The security industry desperately needs a smarter, more effective way to operate, and AI is the answer.
AI in Security
Criminals aren’t stopping. In fact, everything from vandalism and violence to panhandling and theft is increasing, which creates unwelcome environments for customers, employees, and communities. Traditionally, companies solve this by hiring more people or adding another single point security solution to their tech stack in an attempt to deter crime. But neither of these are long-term solutions. If the company hires more people, criminals may be deterred for a time, but before long they will find a weak spot to exploit. This leads the company to up the ante again and hire still more security personnel. But security professionals are also faulty because they’re human. They experience alert fatigue, need breaks and vacations, and can miss things. And they are expensive. On the other hand, if the company brings on additional security tech, they will need more people to operate it and more people to respond to the alerts the tech generates. But the crutch of this is, either way they are relying on humans to increase deterrence. That is the most expensive and least sustainable way to increase security. It is completely unfeasible to keep hiring more personnel; it leads to a ballooning budget and a fallible workforce.
Security systems today are already good at detecting an intrusion and sending an alert. For example, they’re really effective at detecting motion and telling a human that something is moving on the site. This is so common that even simple doorbells on a house can reliably do it. However, the issue is, the security system still relies on a human to respond to the alert and initiate next steps. Reliance on human response is also complicated by alert fatigue, which is where operators are constantly notified by alerts and become desensitized, missing critical alerts and threats.
Agentic AI
This is where agentic AI can step in and make security faster, more efficient, and cheaper. Agentic AI is a type of artificial intelligence that can make decisions and take actions independently to automate multi-step processes, designed to operate more like a human employee. It adapts to different situations rather than being statically programmed. In the example of motion detection, agentic AI not only helps to classify what moved (a human, vehicle, or animal), but also determines the level of threat based on observable context and initiates the next appropriate steps--all without involving a human security guard. Actions agentic AI can take might include turning on spotlights to track the perpetrator or projecting custom messages over the speaker. It can even call out specific features of the intruder, like the color of their clothing, hats, and location on the property. If that still doesn’t scare off the intruder, the AI can make the decision to escalate further according to the specifications at that site. That might mean speaking a more imposing message, contacting security, or calling in law enforcement. Essentially, the agentic AI will deal with all of the alerts coming in, manage the ones it can, and only alert guards to problems that need human intervention. It helps remove human error and helps the guards optimize their efforts.

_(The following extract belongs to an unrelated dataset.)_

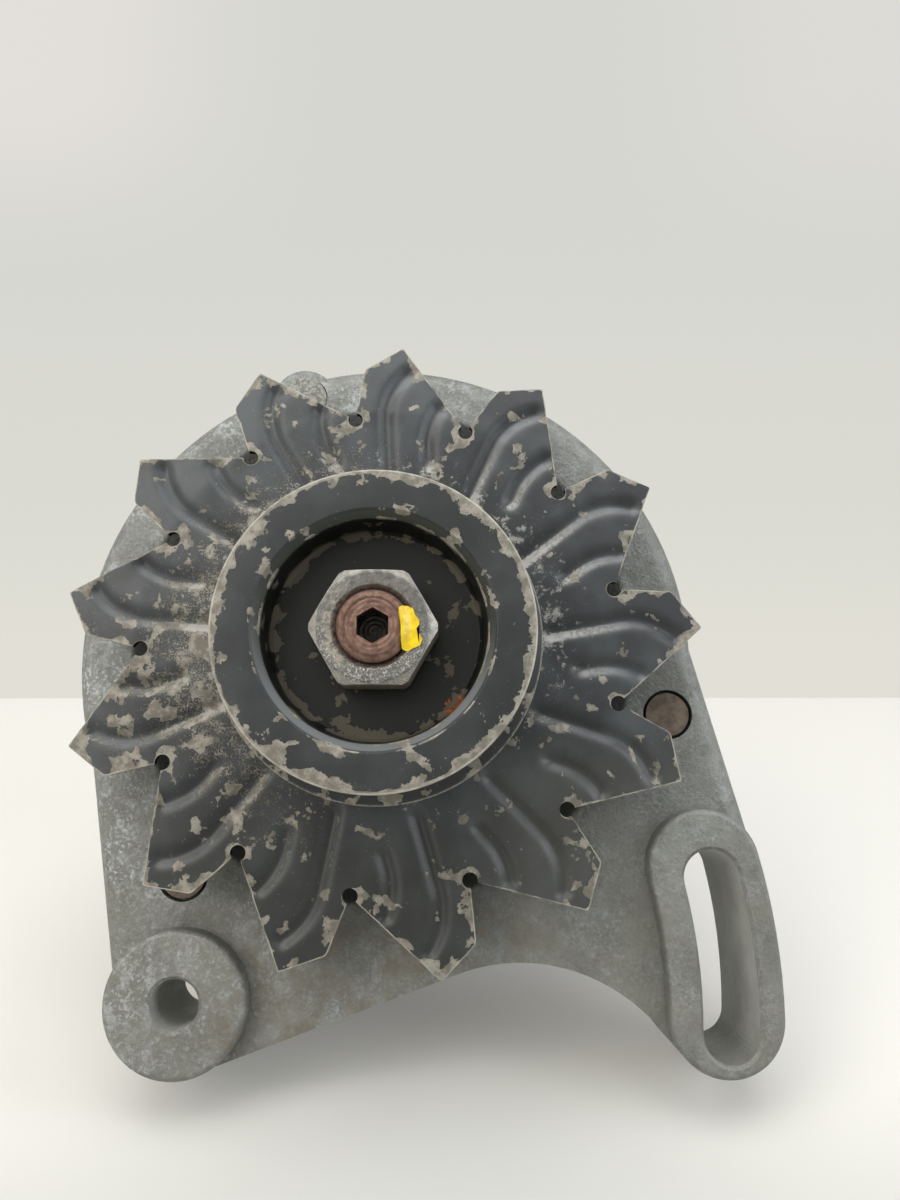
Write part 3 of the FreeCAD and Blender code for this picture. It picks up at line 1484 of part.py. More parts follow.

Traditionally, security efforts are divided into jobs to be done—detection, validation, deterrence, response, and prosecution. Prevention (detection, validation, deterrence) is worth its weight in gold over response and prosecution. Obviously, response and prosecution are important. They form a symbiotic relationship with prevention and form a complete security system. And if criminals aren’t held accountable through prosecution, deterrence efforts become ineffective because there's "nothing to fear.” However, traditional response and prosecution efforts rely on manual, time-consuming methods that can take years. It often costs more to arrest the criminal, gather evidence, compile the case, and prosecute the case than the original loss. Prosecutors are backlogged so they have to prioritize bigger cases. This means smaller thefts can go unprosecuted because it simply isn’t worth the time and money.
Agentic AI is the solution to these antiquated practices. It reduces desensitization and increases deterrence through customized messaging, spotlights that pan to detection zones, and other automated responses. Keeping deterrence levels high helps prevent crimes. If AI can help increase effective deterrence, it can help save money in prevention by optimizing human guards and prosecution, which often costs three times more than the initial loss.
Agentic AI also streamlines the evidence gathering and case building process. It removes manual processes so it is easier for investigators to build a case, saving time and resources. Reducing time in turn reduces cost, and less expensive prosecution makes holding criminals accountable easier, which validates the purpose of the security system/efforts to begin with.
The Human Advantage
AI isn’t perfect yet and is a long way from completely replacing security personnel. In fact, AI most likely will not replace all security personnel; a human will still need to strategically direct security activities playing the measure/countermeasure game that takes place between the good guys and the bad guys. AI will be really good at taking instructions from humans and performing the work needed to detect those threats and respond to them appropriately. AI excels at work that is monotonous, repetitive, and human-error prone, performing with tireless consistency day-in and day-out.
For example, as bad actors change their tactics, humans will need to be able to research trends and learn the new tactics to better detect and defeat them. AI agents can help humans do the research and find the trends, but ultimately a human has the reasoning, the creativity, and the purpose to strategically plan for a response.
Replacing Humans?
AI is not replacing humans in the security industry. Yet. In fact, I believe we are a long way from that. It will continue to improve as it learns from feedback loops from real-world data. But for now, the right balance of humans and technology can reduce cost, increase speed, and improve accuracy.
Just as the Industrial Revolution reshaped labor from farms to factories, the AI revolution is reshaping roles within industries, including within security. Agentic AI won’t lead to technological unemployment but to technological augmentation. It will handle the repetitive, high-volume tasks and reduce human error and alert fatigue, allowing human expertise to show through. Instead of replacing human security guards, agentic AI helps them be more strategic, proactive, and effective. The future of security isn’t human or AI but a balance between them that creates safer, more secure environments with a complete security ecosystem.